** WRITTEN REQUEST **
Among the lines below, keep only those from the one containing "Keep writing the Blender" through the one containing "# Materials", and reproduce them exactly.

** START MATERIAL FOR THIS TASK **

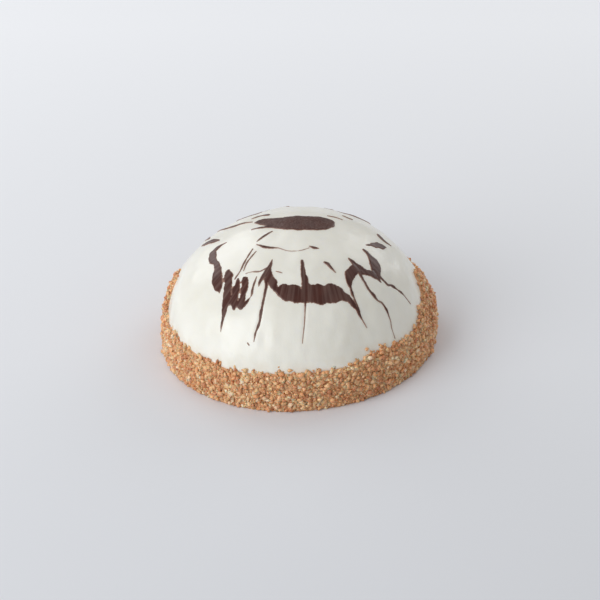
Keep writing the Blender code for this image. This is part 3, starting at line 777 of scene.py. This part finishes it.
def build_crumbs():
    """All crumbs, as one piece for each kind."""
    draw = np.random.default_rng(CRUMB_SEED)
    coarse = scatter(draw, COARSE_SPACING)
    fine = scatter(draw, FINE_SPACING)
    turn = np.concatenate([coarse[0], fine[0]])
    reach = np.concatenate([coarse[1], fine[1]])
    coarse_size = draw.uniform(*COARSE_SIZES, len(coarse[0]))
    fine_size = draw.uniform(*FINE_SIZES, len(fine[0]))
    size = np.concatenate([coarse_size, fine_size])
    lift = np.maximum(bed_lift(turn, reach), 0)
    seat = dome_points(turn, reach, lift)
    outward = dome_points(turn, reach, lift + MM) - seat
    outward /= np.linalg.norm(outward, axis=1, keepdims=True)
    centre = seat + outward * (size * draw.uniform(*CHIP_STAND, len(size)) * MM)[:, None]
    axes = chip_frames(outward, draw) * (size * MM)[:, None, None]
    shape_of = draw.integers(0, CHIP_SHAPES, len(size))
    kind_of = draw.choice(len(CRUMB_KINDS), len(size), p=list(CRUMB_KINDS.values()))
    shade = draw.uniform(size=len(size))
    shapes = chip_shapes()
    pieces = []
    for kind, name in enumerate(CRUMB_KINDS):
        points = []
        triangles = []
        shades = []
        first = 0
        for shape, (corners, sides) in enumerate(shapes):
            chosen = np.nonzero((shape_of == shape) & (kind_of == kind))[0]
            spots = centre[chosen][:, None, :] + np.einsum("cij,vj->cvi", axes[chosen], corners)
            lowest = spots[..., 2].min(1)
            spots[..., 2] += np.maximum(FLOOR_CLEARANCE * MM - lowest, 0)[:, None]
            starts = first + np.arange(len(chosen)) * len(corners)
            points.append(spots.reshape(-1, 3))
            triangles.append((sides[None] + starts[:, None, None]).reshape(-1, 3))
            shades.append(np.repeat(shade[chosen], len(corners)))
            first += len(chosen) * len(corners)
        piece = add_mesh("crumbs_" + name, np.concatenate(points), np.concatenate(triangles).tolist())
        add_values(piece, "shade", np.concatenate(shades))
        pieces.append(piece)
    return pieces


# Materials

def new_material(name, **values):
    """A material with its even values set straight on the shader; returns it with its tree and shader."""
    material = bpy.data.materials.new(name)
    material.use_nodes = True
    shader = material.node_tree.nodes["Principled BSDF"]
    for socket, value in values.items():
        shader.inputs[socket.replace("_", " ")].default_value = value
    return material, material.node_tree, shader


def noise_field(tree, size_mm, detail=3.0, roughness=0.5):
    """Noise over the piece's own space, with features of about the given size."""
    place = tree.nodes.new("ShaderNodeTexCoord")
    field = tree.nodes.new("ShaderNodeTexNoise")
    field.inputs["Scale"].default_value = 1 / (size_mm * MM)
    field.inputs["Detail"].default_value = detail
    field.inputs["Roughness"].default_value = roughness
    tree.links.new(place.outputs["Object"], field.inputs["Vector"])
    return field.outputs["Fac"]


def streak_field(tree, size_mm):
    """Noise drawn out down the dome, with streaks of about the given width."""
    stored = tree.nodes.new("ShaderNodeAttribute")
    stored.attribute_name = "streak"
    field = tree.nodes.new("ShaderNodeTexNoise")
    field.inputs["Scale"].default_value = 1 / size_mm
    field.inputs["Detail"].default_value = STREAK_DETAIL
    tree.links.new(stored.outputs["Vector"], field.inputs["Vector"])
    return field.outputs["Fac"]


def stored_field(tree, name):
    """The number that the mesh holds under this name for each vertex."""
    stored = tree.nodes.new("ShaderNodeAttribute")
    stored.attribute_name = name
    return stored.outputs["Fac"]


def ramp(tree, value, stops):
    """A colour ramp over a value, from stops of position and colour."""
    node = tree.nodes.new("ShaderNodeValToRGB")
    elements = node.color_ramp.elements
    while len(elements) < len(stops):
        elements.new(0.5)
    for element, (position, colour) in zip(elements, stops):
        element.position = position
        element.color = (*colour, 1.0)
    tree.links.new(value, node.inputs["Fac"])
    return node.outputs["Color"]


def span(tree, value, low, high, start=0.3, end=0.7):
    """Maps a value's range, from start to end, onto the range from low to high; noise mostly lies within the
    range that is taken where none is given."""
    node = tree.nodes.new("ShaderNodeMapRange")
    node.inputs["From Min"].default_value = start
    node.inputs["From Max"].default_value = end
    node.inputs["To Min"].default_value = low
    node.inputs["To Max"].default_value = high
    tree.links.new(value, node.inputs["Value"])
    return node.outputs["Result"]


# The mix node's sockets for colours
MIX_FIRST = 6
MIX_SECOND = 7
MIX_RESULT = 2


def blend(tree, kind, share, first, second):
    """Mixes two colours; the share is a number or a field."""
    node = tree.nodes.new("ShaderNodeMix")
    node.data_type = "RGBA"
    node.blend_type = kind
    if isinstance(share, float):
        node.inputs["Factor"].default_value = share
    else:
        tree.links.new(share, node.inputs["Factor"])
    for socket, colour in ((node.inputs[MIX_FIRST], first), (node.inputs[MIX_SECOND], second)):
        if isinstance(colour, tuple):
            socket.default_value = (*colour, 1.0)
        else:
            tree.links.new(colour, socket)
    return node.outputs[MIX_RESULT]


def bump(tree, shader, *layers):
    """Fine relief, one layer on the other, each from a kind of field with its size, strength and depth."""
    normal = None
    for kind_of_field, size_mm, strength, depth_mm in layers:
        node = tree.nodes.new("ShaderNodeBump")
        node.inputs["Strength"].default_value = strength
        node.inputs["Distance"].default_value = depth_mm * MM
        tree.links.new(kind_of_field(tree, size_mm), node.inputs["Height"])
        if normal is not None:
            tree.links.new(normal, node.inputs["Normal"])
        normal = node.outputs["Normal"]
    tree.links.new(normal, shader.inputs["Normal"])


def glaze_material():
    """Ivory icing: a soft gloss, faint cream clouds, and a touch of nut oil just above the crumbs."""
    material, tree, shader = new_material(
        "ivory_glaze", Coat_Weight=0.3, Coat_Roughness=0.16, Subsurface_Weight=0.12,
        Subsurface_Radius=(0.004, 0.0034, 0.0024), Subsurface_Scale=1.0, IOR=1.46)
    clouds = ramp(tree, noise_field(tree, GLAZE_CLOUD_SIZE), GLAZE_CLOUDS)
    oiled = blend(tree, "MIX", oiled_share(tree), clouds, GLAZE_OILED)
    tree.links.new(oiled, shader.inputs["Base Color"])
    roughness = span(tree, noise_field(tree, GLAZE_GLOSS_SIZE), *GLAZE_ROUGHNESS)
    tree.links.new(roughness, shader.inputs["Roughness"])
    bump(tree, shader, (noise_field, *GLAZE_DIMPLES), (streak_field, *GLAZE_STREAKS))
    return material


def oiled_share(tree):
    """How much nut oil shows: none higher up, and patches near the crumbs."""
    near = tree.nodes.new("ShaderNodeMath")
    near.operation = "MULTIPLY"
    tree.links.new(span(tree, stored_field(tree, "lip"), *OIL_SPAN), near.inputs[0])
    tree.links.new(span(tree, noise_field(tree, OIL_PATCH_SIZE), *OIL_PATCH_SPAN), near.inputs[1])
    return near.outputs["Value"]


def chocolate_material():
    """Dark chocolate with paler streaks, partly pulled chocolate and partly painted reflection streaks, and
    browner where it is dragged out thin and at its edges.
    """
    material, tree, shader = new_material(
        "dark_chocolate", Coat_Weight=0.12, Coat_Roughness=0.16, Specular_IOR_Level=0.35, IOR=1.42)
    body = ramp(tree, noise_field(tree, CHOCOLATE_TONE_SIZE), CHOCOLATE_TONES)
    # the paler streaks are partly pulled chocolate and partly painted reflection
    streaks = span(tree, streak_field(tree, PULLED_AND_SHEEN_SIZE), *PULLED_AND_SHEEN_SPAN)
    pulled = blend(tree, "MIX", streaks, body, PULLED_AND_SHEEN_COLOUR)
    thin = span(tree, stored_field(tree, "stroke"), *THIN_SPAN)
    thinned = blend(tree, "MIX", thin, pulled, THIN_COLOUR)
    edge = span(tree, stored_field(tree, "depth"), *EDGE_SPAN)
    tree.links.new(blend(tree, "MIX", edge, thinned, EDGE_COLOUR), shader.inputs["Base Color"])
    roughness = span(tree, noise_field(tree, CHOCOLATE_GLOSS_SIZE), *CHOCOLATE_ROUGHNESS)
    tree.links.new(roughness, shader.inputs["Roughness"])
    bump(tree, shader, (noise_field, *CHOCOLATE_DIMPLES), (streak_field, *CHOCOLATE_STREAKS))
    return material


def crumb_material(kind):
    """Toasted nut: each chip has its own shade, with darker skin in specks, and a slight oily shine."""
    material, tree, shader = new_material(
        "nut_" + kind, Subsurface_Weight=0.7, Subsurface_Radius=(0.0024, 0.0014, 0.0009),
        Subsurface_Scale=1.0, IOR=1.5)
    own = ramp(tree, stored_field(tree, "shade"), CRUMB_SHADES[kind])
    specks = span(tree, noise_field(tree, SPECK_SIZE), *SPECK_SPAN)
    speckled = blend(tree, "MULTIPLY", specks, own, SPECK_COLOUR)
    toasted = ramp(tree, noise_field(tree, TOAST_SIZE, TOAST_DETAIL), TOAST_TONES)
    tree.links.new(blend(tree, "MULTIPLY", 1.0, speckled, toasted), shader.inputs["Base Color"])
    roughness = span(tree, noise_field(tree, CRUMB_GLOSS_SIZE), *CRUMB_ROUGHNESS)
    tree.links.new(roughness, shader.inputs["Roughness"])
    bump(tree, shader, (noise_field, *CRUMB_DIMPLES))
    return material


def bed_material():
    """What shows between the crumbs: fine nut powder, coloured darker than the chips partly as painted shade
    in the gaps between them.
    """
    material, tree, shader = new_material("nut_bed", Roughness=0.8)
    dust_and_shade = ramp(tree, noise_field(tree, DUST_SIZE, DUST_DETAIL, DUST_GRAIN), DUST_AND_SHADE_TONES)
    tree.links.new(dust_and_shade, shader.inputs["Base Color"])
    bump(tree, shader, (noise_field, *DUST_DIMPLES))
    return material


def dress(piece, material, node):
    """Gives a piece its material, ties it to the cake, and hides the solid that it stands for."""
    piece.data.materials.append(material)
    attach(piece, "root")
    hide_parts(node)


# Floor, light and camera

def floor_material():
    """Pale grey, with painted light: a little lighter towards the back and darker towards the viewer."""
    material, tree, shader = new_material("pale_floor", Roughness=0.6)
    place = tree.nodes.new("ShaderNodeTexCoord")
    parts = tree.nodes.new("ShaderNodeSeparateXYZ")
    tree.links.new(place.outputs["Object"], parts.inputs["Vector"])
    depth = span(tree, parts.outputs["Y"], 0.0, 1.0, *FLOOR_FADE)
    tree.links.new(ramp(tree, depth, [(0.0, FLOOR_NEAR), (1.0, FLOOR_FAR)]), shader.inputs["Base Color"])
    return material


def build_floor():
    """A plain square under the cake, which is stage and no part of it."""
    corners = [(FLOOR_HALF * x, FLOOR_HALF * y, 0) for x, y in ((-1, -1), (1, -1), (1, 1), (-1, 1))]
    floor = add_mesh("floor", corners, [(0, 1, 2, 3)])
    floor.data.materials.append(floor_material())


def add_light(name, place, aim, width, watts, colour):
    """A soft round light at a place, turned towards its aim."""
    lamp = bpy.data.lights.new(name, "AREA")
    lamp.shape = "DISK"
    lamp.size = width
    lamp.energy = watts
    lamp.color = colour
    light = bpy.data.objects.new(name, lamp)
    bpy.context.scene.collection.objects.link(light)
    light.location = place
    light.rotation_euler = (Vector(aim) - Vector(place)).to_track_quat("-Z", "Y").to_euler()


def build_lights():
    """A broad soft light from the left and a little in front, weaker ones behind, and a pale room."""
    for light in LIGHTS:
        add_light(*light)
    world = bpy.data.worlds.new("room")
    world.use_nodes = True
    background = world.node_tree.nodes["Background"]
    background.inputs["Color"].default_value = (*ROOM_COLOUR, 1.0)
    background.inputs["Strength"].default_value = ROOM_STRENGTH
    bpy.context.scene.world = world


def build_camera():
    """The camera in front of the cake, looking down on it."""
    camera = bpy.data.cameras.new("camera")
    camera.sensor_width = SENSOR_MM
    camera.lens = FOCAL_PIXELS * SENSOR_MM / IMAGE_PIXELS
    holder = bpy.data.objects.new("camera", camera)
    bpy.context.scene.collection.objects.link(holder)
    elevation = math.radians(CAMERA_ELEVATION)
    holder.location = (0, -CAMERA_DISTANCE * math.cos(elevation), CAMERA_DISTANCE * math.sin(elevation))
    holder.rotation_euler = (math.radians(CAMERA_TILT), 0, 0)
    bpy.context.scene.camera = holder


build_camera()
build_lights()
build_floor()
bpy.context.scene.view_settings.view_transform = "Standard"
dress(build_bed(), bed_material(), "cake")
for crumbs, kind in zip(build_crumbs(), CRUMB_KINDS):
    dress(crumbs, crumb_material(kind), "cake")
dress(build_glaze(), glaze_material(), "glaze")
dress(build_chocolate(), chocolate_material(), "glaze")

** END MATERIAL FOR THIS TASK **
** START MATERIAL FOR THIS TASK **

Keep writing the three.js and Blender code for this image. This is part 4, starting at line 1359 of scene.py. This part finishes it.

** END MATERIAL FOR THIS TASK **

** REPLY TO THE EXERCISE **
Keep writing the Blender code for this image. This is part 3, starting at line 777 of scene.py. This part finishes it.
def build_crumbs():
    """All crumbs, as one piece for each kind."""
    draw = np.random.default_rng(CRUMB_SEED)
    coarse = scatter(draw, COARSE_SPACING)
    fine = scatter(draw, FINE_SPACING)
    turn = np.concatenate([coarse[0], fine[0]])
    reach = np.concatenate([coarse[1], fine[1]])
    coarse_size = draw.uniform(*COARSE_SIZES, len(coarse[0]))
    fine_size = draw.uniform(*FINE_SIZES, len(fine[0]))
    size = np.concatenate([coarse_size, fine_size])
    lift = np.maximum(bed_lift(turn, reach), 0)
    seat = dome_points(turn, reach, lift)
    outward = dome_points(turn, reach, lift + MM) - seat
    outward /= np.linalg.norm(outward, axis=1, keepdims=True)
    centre = seat + outward * (size * draw.uniform(*CHIP_STAND, len(size)) * MM)[:, None]
    axes = chip_frames(outward, draw) * (size * MM)[:, None, None]
    shape_of = draw.integers(0, CHIP_SHAPES, len(size))
    kind_of = draw.choice(len(CRUMB_KINDS), len(size), p=list(CRUMB_KINDS.values()))
    shade = draw.uniform(size=len(size))
    shapes = chip_shapes()
    pieces = []
    for kind, name in enumerate(CRUMB_KINDS):
        points = []
        triangles = []
        shades = []
        first = 0
        for shape, (corners, sides) in enumerate(shapes):
            chosen = np.nonzero((shape_of == shape) & (kind_of == kind))[0]
            spots = centre[chosen][:, None, :] + np.einsum("cij,vj->cvi", axes[chosen], corners)
            lowest = spots[..., 2].min(1)
            spots[..., 2] += np.maximum(FLOOR_CLEARANCE * MM - lowest, 0)[:, None]
            starts = first + np.arange(len(chosen)) * len(corners)
            points.append(spots.reshape(-1, 3))
            triangles.append((sides[None] + starts[:, None, None]).reshape(-1, 3))
            shades.append(np.repeat(shade[chosen], len(corners)))
            first += len(chosen) * len(corners)
        piece = add_mesh("crumbs_" + name, np.concatenate(points), np.concatenate(triangles).tolist())
        add_values(piece, "shade", np.concatenate(shades))
        pieces.append(piece)
    return pieces


# Materials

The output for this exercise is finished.